The four-time major champion lost the 124th U.S. Open to Bryson DeChambeau after taking three bogeys over his final four holes, which included two missed short putts on the 16th and 18th holes.

He called Sunday’s round “probably the toughest I’ve had in my nearly 17 years as a professional golfer.”

“As I reflect on my week, I’ll rue a few things over the course of the tournament, mostly the 2 missed putts on 16 and 18 on the final day. But, as I always try to do, I’ll look at the positives of the week that far outweigh the negatives. As I said at the start of the tournament, I feel closer to winning my next major championship than I ever have,” he continued.

After congratulating DeChambeau, who notched his second U.S. Open title in five years, McIlroy said, “He is a worthy champion and exactly what professional golf needs right now. I think we can all agree on that.”

“Rory is one of the best to ever play. Being able to fight against a great like that is pretty special,” DeChambeau said after his win on Sunday. “For him to miss that putt, I’d never wish it on anybody. It just happened to play out that way.”
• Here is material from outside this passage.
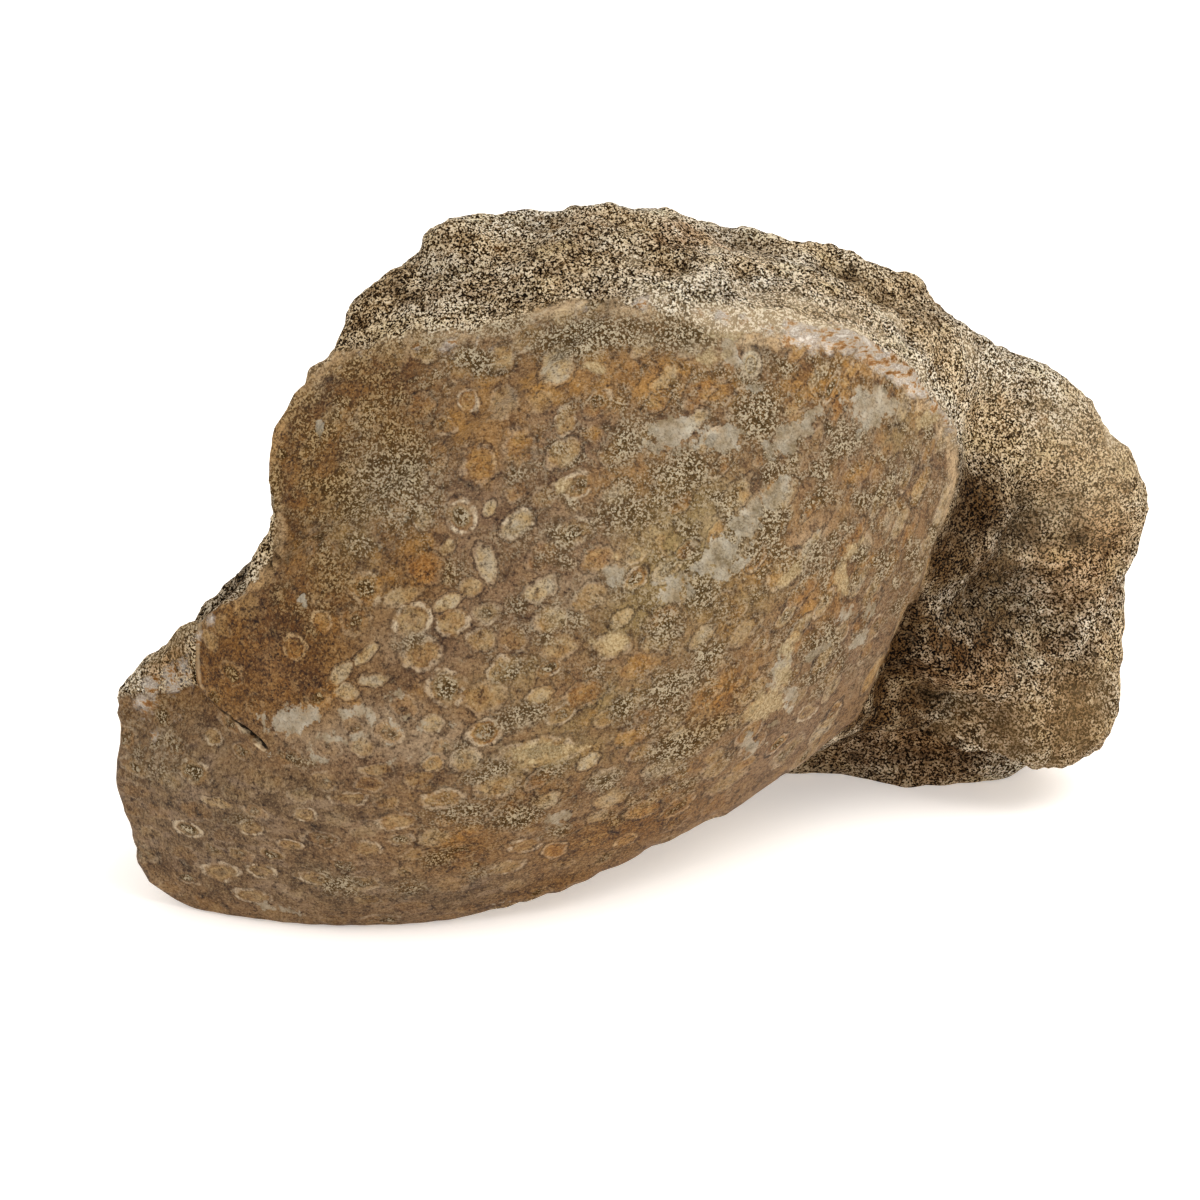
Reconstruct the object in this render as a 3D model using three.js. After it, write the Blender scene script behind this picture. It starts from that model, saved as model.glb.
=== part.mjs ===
// A hand-sized piece of fossil coral: one lump of sandy limestone whose front is a smooth,
// worn slice through a coral colony. Millimetres, +Z up, the coral face looks along -Y.
// The origin is under the middle of the stone, on the surface that it stands on.
import * as THREE from 'three';
import { ConvexHull } from 'three/addons/math/ConvexHull.js';
import { ImprovedNoise } from 'three/addons/math/ImprovedNoise.js';
import { TessellateModifier } from 'three/addons/modifiers/TessellateModifier.js';
import { mergeVertices } from 'three/addons/utils/BufferGeometryUtils.js';

// Driving dimensions of the coral face. It bends around a leaning spine, its most forward line.
const BEND_RADIUS = 48;
const SPINE_FOOT_X = -39;
const SPINE_LEAN = 0.42;
const RIM_STEP = 3.8;
const FACE_STEP = 5;
const RIM_CLEARANCE = 3.6;
const RIM_WIDTH = 0.1;
const FACE_SKIN = 3;

// The broken ledge at the lower left, as x and z: left of it the face stands further back.
// It comes straight down from the rim, then bends to the right.
const LEDGE_TOP = new THREE.Vector2(-60, 42);
const LEDGE_FOOT = new THREE.Vector2(-50, 26);
const LEDGE_DEPTH = 2.4;
const LEDGE_BLEND = 4;

// The skin over the landmarks, and how rough the matrix is.
const STONE_HEART = new THREE.Vector3(14, 30, 38);
const MAX_EDGE = 5.3;
const ROUNDING_PASSES = 12;
const ROUNDING_STEPS = [0.55, -0.56];
const LUMPS = [
  { size: 17, height: 0.9 },
  { size: 8, height: 0.4 },
];
const FACE_WAVES = { size: 24, height: 0.5 };
const CRISP_EDGE = 5;

// How far forward the spine stands at each height, as [z, y]: it leans back towards the top,
// is upright at a third of the height and tucks in under it.
const SPINE_PROFILE = curveOf([
  [-8, -29], [0, -36], [10, -41], [22, -44.5], [35, -44.5], [48, -41], [60, -34], [70, -26.5], [77, -20],
  [84, -11],
]);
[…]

McIlroy has been at the heart of the PGA Tour-LIV Golf divide over the last couple of years, acting as the prominent voice for players in the U.S. organization who declined or opposed the Saudi-backed league. He, along with many fellow PGA Tour players, was blindsided last summer when Jay Monahan did a complete 180-degree pivot from banning LIV players from competition to announcing a merger with help from Saudi Arabia’s Public Investment Fund.

The Northern Irish golfer will look to secure the final major of the season and his fifth ever later this summer on the links at Royal Troon.